I had a great day today. Then I pulled into my church parking lot extra early to prep for prayer service tonight and noticed that our sign had been vandalized. I suppose it’s not too surprising given that we’re situated next door to a high school and two blocks from a middle school, but I’ve never known it to happen in the 20 years we’ve been located here. I won’t tell you how it was vandalized, nothing too horrible, just disrespectful and inappropriate. Also not something we could just clean off. It will need to be refinished or replaced.

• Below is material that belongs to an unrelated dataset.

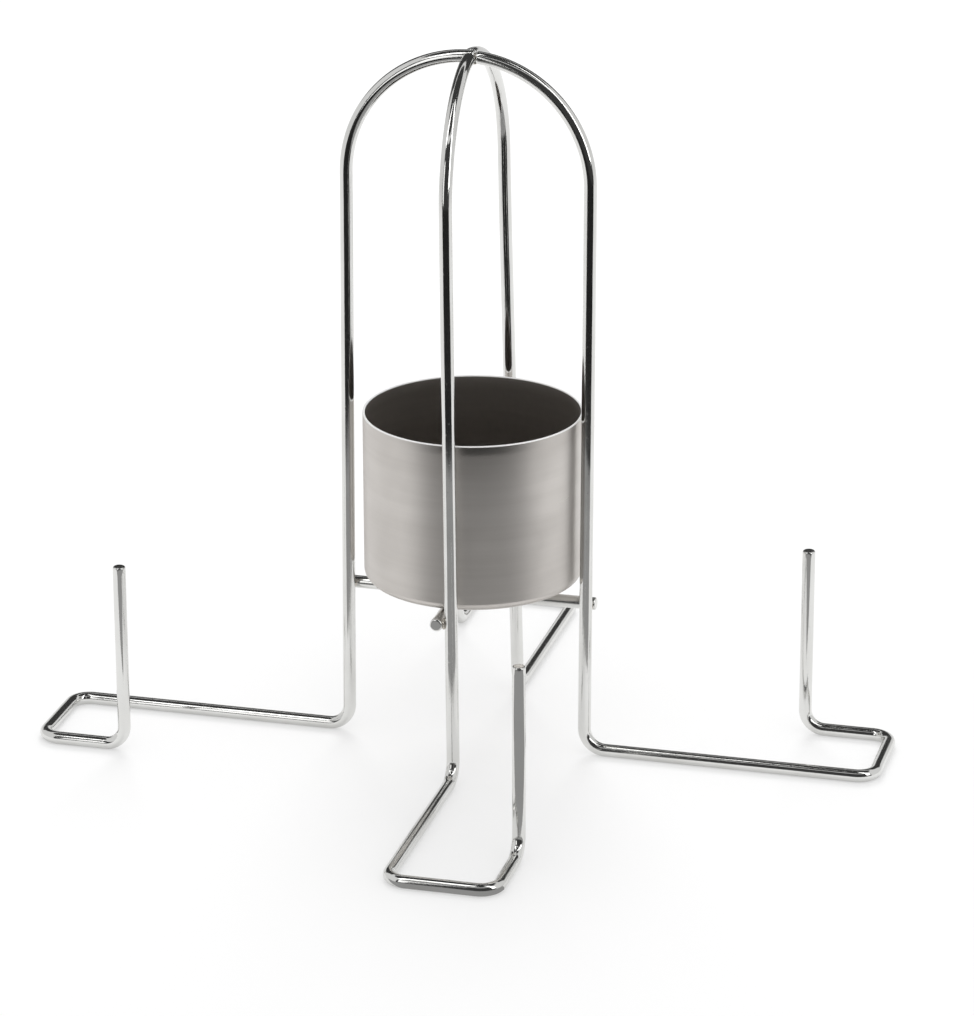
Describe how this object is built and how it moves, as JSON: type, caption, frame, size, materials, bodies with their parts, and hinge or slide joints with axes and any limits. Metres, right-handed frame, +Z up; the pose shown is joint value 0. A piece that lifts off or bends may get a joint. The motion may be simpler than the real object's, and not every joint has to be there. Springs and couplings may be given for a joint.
{
  "type": "vertical poultry roasting stand",
  "caption": "Upright wire roasting stand: a domed wire cage around an open steel cup, on wide looped feet that each end in an upright spike.",
  "frame": {"origin": "on the surface it stands on, under the middle of the wire cage", "axes": "+Z up through the cage to the dome; +X along the side feet to the right one; +Y towards the back foot"},
  "size_m": [0.2944, 0.2604, 0.249],
  "materials": {
    "polished_wire": "bright polished stainless wire",
    "satin_cup": "satin stainless steel, finely brushed round the cup"
  },
  "bodies": {
    "root": {"leg_right": "polished_wire", "leg_back": "polished_wire", "leg_left": "polished_wire", "leg_front": "polished_wire", "brace_side": "polished_wire", "brace_depth": "polished_wire", "cup": "satin_cup"}
  },
  "joints": []
}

Nonetheless, I went out armed with a sponge, a bowl of tap water, and some cleaner called Purple Power and washed the best that I could. It’s funny. My church is my home away from home, the people who make it up are my family, but my first reaction, though admittedly included mild annoyance, wasn’t anger. As I stood there scrubbing, I felt empathy for whomever did this. I remember the days of mocking the Church, Christians, Christ Himself. I remember having no respect for the sacred, and I couldn’t bring myself to be angry at a heart I knew all too well– the one that once dwelt within me.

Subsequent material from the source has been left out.